Fisher was criticized by viewers for a November segment in which she debunked the election fraud claims of Trump’s lawyers.
Juan Williams also recently left The Five so he could stay in Washington DC with his family, though he is set to continue on at the network.
Williams was the liberal voice on the round table show, a slot Brazile could have been a contender to fill.
The New York Times calls the personnel changes intensifying its “Pro-Trump politics” which isn’t surprising, given that liberals believe that any conservative dissent in the media is unacceptable. There can only be groupthink on the left.
Onscreen and off, in ways subtle and overt, Fox News has adapted to the post-Trump era by moving in a single direction: Trumpward.

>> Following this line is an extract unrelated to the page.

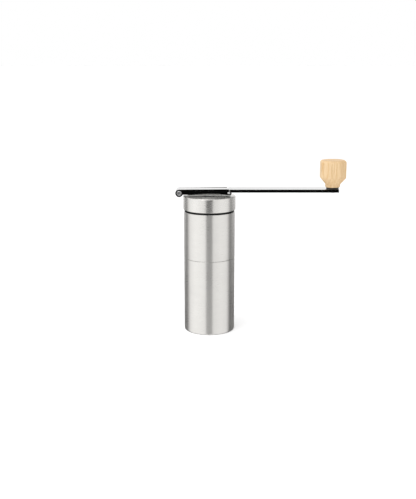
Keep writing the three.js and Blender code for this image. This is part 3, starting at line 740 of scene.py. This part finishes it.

The network has rewarded pro-Trump pundits like Greg Gutfeld and Dan Bongino with prize time slots. Some opinion hosts who ventured on-air criticism of the former president have been replaced. And within the Fox News reporting ranks, journalists have privately expressed concern that the network is less committed to straight-ahead news coverage than it was in the past.
Frankly, that has always been the criticism of Fox, since its inception. The reason FNC consistently wins the rating war is that it provides a different point of view than the other big cable networks, and standard broadcast networks, too. Tune into any other network besides Fox and the newscasts provide a decidedly liberal slant to stories. FNC’s ratings dipped post-election but have now recovered.
Partisanship plays well on cable news, an insight not lost on programmers at other networks who are chasing fatigued viewers. Liberal-leaning MSNBC has expanded the show hosted by the anti-Trump commentator Nicolle Wallace; it also replaced the moderate Chris Matthews at 7 p.m. with the partisan commentator Joy Reid. Last week, CNN dropped one of its chief conservative commentators, Rick Santorum, after he was criticized for remarks about Native Americans.
“Conservatives have a long-held suspicion of the mainstream media being in the tank for Democrats and for the left,” said Ryan Williams, a Republican strategist and longtime aide to Mitt Romney who has occasionally appeared on the network as a guest. “Fox News for many years was viewed as the only outlet that wasn’t shilling for the other side. Liberals may doubt the power of Fox News, but it still draws a considerable audience for a reason.”
It can be noted that one of ABC News’ top political analysts, Matthew Dowd, is no longer with the network. The Democrat turned George W. Bush Republican turned Independent has apparently run his course at the network. He was a regular on This Week.